● **Instructions to follow**: Check each line of the entries below for the string "type" and state how many lines have it, with no other text.

● **Material shown**:
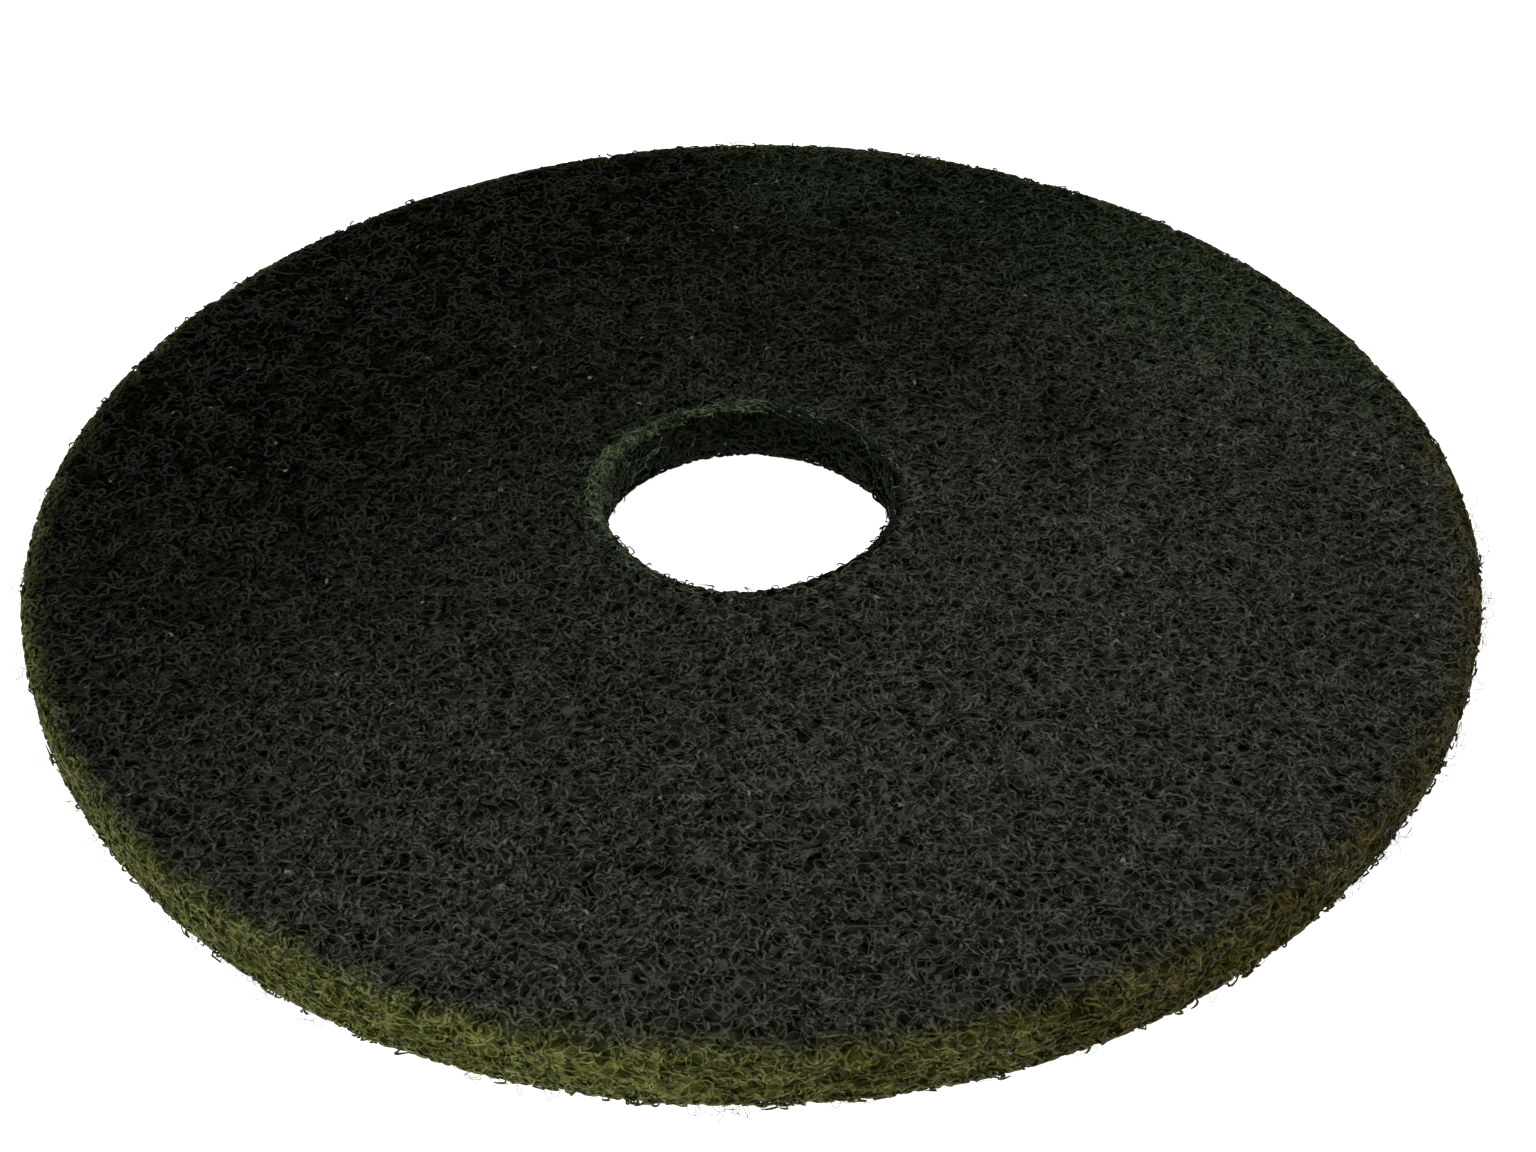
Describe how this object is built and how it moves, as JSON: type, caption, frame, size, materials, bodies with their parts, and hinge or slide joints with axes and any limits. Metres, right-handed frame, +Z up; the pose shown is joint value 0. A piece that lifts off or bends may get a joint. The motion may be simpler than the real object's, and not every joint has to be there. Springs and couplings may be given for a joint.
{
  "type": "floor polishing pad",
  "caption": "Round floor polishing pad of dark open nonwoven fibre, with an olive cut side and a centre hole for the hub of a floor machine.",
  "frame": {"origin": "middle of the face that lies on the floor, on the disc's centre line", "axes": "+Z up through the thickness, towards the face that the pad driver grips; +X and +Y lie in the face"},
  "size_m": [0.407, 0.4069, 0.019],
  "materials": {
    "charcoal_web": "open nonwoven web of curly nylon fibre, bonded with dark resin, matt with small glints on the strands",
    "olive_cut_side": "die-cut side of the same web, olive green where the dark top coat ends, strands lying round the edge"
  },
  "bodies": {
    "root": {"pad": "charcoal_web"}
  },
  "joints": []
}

---

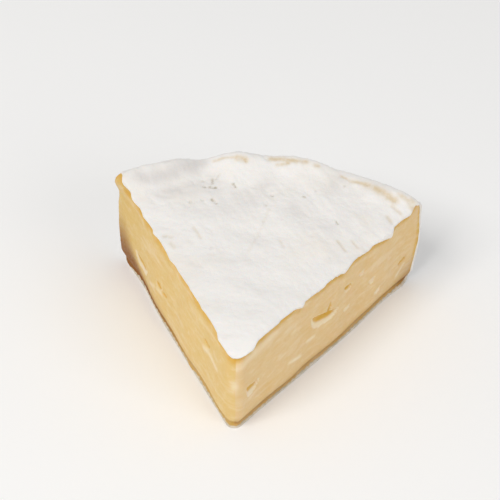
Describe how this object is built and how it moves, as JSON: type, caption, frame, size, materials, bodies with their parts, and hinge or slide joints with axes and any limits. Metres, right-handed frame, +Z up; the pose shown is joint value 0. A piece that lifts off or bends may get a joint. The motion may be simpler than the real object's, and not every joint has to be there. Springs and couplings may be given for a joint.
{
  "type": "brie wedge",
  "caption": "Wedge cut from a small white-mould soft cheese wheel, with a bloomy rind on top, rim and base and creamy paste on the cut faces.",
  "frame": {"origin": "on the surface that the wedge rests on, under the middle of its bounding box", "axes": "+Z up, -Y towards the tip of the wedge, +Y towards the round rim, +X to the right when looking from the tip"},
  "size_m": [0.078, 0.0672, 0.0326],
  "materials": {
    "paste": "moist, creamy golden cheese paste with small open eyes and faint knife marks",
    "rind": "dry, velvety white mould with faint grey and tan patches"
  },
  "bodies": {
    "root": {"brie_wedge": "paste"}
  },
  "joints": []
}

● **The result**: 4